The report also said an open-air exhibition would be held in Belfast’s Corn Market for two days to highlight the torture and persecution happening in China. According to the report, this exhibition, entitled “Persecution Meets Principle”, is organised by Falun Gong practitioners. Falun Gong is a traditional spiritual cultivation. It combines gentle movements with tranquil exercises and practitioners can achieve great improvement in their mind and body. The report quoted Falun Gong practitioners’ remarks that Jiang Zemin, former head of the Chinese Communist Party, considered Falun Gong’s popularity in China as a threat to his political power. As a result, he banned Falun Gong in 1999 and gave orders for a systematic, relentless persecution.

According to the account of a practitioner, there have been more than 1,450 Falun Gong practitioners persecuted to death so far. Photos, props and actors were used in the exhibition to demonstrate how Jiang’s group attempted to “convert” Falun Gong practitioners through various forms of torture, including force feeding, burning the skin with cigarettes, electric shocks and months of prolonged imprisonment in a small cage.

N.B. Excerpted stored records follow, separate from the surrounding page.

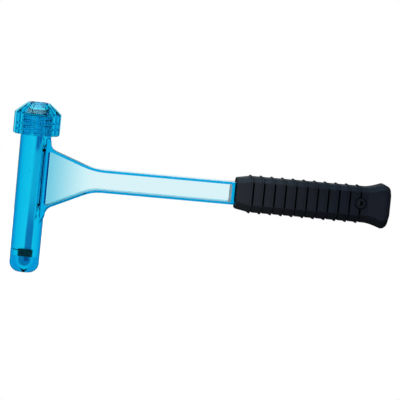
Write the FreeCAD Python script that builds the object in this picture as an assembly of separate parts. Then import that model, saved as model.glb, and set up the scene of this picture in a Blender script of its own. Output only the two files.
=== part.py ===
import FreeCAD, Part

import math
import os

# Kinetic puller mallet: a hollow, closed-bottomed striking tube with a screw cap that holds a split collet,
# and a flared, pocketed handle with a rubber grip. Millimetres. The origin is the centre of the flat striking
# face, +Z runs up the head to the cap, +X along the handle to the butt, and Y is the thickness.

# Head tube: drafted outside up to a narrower neck, with a rounded base, a tapered bore, a ledge for the cushion
# and a round-bottomed pocket under it.
STRIKE_FACE_R = 4.5
BASE_CORNER_R = 8.3
TUBE_BASE_R = STRIKE_FACE_R + BASE_CORNER_R
TUBE_TOP_R = 13.4
NECK_Z = 119.6
NECK_R = 12.8
MOUTH_Z = 136.8
POCKET_R = 5.4
POCKET_BOTTOM_Z = 4.6
LEDGE_Z = 14.0
BORE_BOTTOM_R = 7.1
BORE_MOUTH_R = 7.6
MOUTH_CHAMFER = 0.6
MOUTH_ROUND = 0.4
GATE_R = 0.9
GATE_TAPER = 0.3
GATE_HEIGHT = 0.35
GATE_X = -3.5
GATE_Z = 89.0

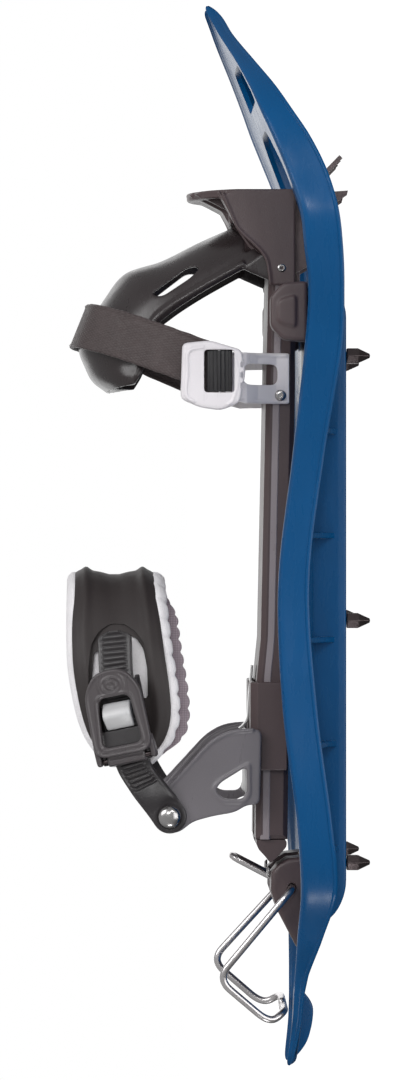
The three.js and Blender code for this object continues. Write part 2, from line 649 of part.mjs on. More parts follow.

The report mentioned that the exhibition had been held in fifteen cities and would continue throughout the entire country. It quoted a statement made by Christina Jingha, one of the organisers of the exhibition: “We believe the persecution against Falun Gong is a persecution against conscience. It is a persecution against the very basic principles that are crucial to human beings.”

In the exhibition, visitors were invited to sign on a petition letter urging the Chinese government to stop the persecution. The letter will be sent to United Nations Human Rights Commission.